UP: As a designer, what is the most difficult thing you’ve experienced in the fashion industry?

CM: I’ve had a pretty easy ride so far. I’ve had great response from my designs so far, and I think that’s because I really believe in my design aesthetic, and I take pride in the fact that I’m a self-taught designer and had no formal training or schooling. I bought a sewing machine 10 or 12 years ago and sat down and taught myself how to sew. I’m a big believer in the idea of pushing yourself and trying something new. Whether it be in art or in design, if you’re not pushing the envelope or pushing yourself as an artist, if you’re not trying something new, what’s the point? I’ve been excited with this collection because I’m working in material that I’ve never worked with before.

UP: How would you compare the Midwest fashion week experience to bigger cities like NYFW or Paris?

CM: The Kansas City market has done very, very well to build a strong market and following and platform for local designers. With that being said, there aren’t the same opportunities, just because of the market we’re in, for designers from the standpoint of retail buyers and things along those line. But I’m proud to have been a part of, from the very beginning, a very strong movement in Kansas City, and it’s not just in fashion. It’s an exciting time to be an entrepreneur in Kansas City. Whether you’re in music or food or fashion or art or design, there’s a great culture here in the Midwest around locally produced goods and the arts.
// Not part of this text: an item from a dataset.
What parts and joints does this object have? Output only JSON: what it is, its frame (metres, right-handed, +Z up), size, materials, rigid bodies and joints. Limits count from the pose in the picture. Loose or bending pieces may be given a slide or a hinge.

UP: What does fashion mean to you?

CM: Fashion means to me the opportunity for you to showcase and highlight personal style. I’m a big believer in those that are fashionable and knowing and understanding who they are, the look they’re trying to present, and how they put it together. I’ve always been a lover of the platform and opportunity that fashion provides for that for my own personal style and in what I design. I feel like the person I design for is a very specific person with a very specific style goal and style story to tell, and I’m excited and happy to be a part of that story and a direction in that story.



Instagram: @christianmichealfashion

Responses have been edited for clarity and length.